Several members, among them General William Schouler, disclaimed all knowledge of any arrangement such as I had referred to. These assertions of ignorance were not troublesome, but Otis P. Lord, of Salem, rose and after many personal compliments said “I call upon the member from Groton to give his authority for the suggestion he makes in regard to the purpose of this bill.” At that moment my mind reverted to the controversy between Adams and the Federalists.

In 1825 or 1826 Mr. Jefferson wrote a letter that was printed in the National Intelligencer, in which he gave his version of statements made by Mr. Adams. Among others he said that Mr. Adams had told him that he had evidence of the purpose of the Federalists during the War of 1812 to secure a dissolution of the Union, and the organization of an eastern confederacy.

Mr.

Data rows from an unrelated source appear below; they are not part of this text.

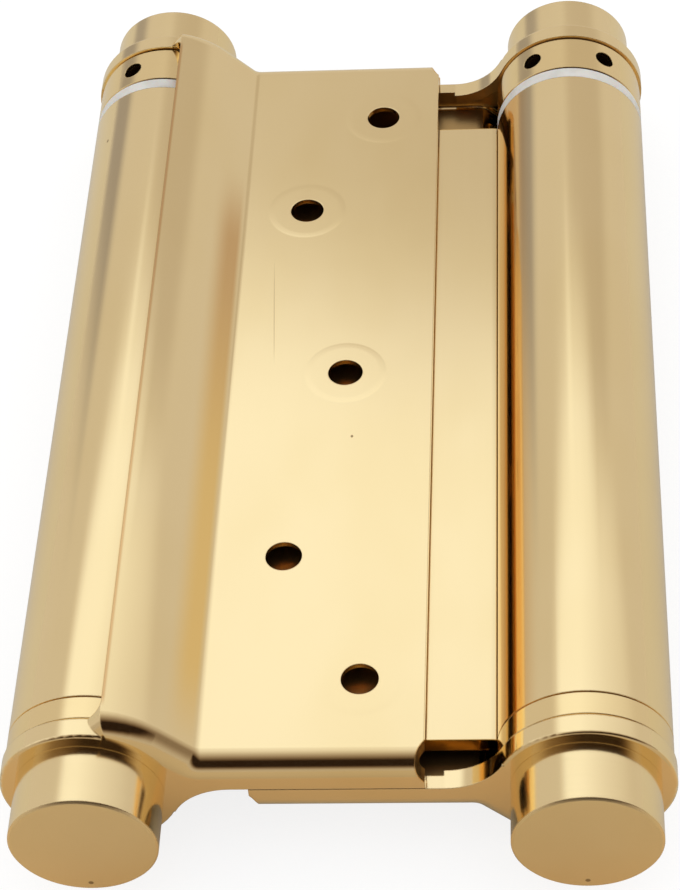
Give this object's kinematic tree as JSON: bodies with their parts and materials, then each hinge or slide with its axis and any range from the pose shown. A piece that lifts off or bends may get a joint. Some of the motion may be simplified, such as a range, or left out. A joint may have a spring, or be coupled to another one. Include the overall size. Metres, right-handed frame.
{
  "type": "spring hinge",
  "caption": "Double-action spring hinge: a plate rolled into a sprung barrel at each edge, a folded screw leaf on each barrel, and tension collars that wind the springs.",
  "frame": {"origin": "middle of the closed hinge: half way between the two barrel axes and half way along them", "axes": "+Y along the barrels towards the tension collars, +Z out of the front leaf's face, +X from the front leaf's barrel to the rear leaf's barrel"},
  "size_m": [0.0852, 0.1524, 0.0262],
  "materials": {
    "polished_brass_plate": "brass-plated steel, mirror polished",
    "bright_steel": "bright drawn steel",
    "white_nylon": "natural white nylon"
  },
  "bodies": {
    "rear_leaf": {"rear_leaf": "polished_brass_plate", "rear_spindle": "bright_steel", "rear_top_cap": "polished_brass_plate", "rear_bottom_cap": "polished_brass_plate", "rear_top_washer": "bright_steel", "rear_bottom_washer": "bright_steel"},
    "centre_plate": {"centre_plate": "polished_brass_plate", "front_anchor_plug": "polished_brass_plate", "front_plug_pin": "bright_steel", "front_nylon_washer": "white_nylon", "front_spring": "bright_steel", "rear_anchor_plug": "polished_brass_plate", "rear_plug_pin": "bright_steel", "rear_nylon_washer": "white_nylon", "rear_spring": "bright_steel"},
    "front_leaf": {"front_leaf": "polished_brass_plate", "front_spindle": "bright_steel", "front_top_cap": "polished_brass_plate", "front_bottom_cap": "polished_brass_plate", "front_top_washer": "bright_steel", "front_bottom_washer": "bright_steel"},
    "front_tension_collar": {"front_tension_collar": "polished_brass_plate"},
    "rear_tension_collar": {"rear_tension_collar": "polished_brass_plate"}
  },
  "joints": [
    {"name": "rear_leaf_hinge", "type": "hinge", "parent": "rear_leaf", "child": "centre_plate", "pos_m": [0.03125, 0, 0], "axis": [0, 1, 0], "range_deg": [0, 110], "stiffness_Nm_per_rad": 1.2, "deforming": ["rear_spring"]},
    {"name": "front_leaf_hinge", "type": "hinge", "parent": "centre_plate", "child": "front_leaf", "pos_m": [-0.03125, 0, 0], "axis": [0, -1, 0], "range_deg": [0, 110], "stiffness_Nm_per_rad": 1.2, "deforming": ["front_spring"]},
    {"name": "front_collar_turn", "type": "hinge", "parent": "front_leaf", "child": "front_tension_collar", "pos_m": [-0.03125, 0, 0], "axis": [0, -1, 0], "range_deg": [0, 180], "deforming": ["front_spring"]},
    {"name": "rear_collar_turn", "type": "hinge", "parent": "rear_leaf", "child": "rear_tension_collar", "pos_m": [0.03125, 0, 0], "axis": [0, -1, 0], "range_deg": [0, 180], "deforming": ["rear_spring"]}
  ]
}
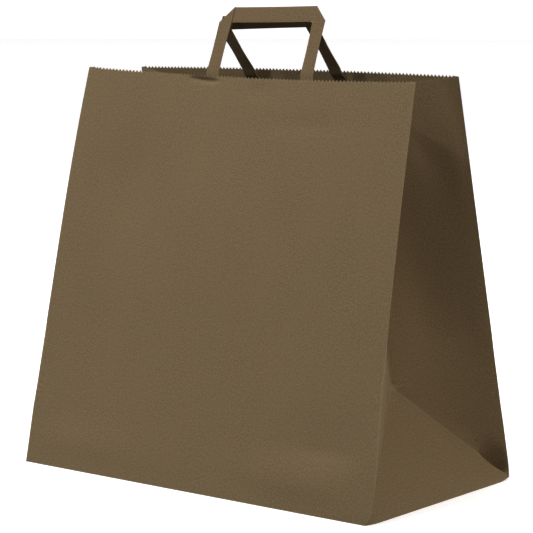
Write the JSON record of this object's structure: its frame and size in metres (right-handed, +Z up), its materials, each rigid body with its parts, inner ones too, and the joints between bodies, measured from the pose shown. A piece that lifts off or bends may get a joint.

Adams wrote a letter in which he explained some of Mr. Jefferson’s statements, but of this he took no notice. Its accuracy, therefore, was admitted. Thereupon the Federalists of Boston, wrote to President Adams, demanding his authority for the statement. That authority he refused to give. Alluding to the many names appended to the letter of the Federalists, he said: “No array of numbers or of talent shall induce me to make the disclosure sooner than my sense of duty requires, and when that time arrives, no array of numbers or talent shall deter me from it.” After some remarks intended to connect the Whig and Federal parties I repeated the conclusion of Mr. Adams’ pamphlet and made my escape in the smoke. Crowninshield sat upon the dais in front of the speaker during the debate. I made no allusion to him, for I commanded my faculties sufficiently to enable me to realize that if he denied my allegations the denial would be fatal to my standing, and that he would be seriously injured if he accepted my statement. The event taught me a lesson, and thenceforward I have avoided all reference in debate to private conversations.

  1. Mr Newell is the only member living, March, 1901.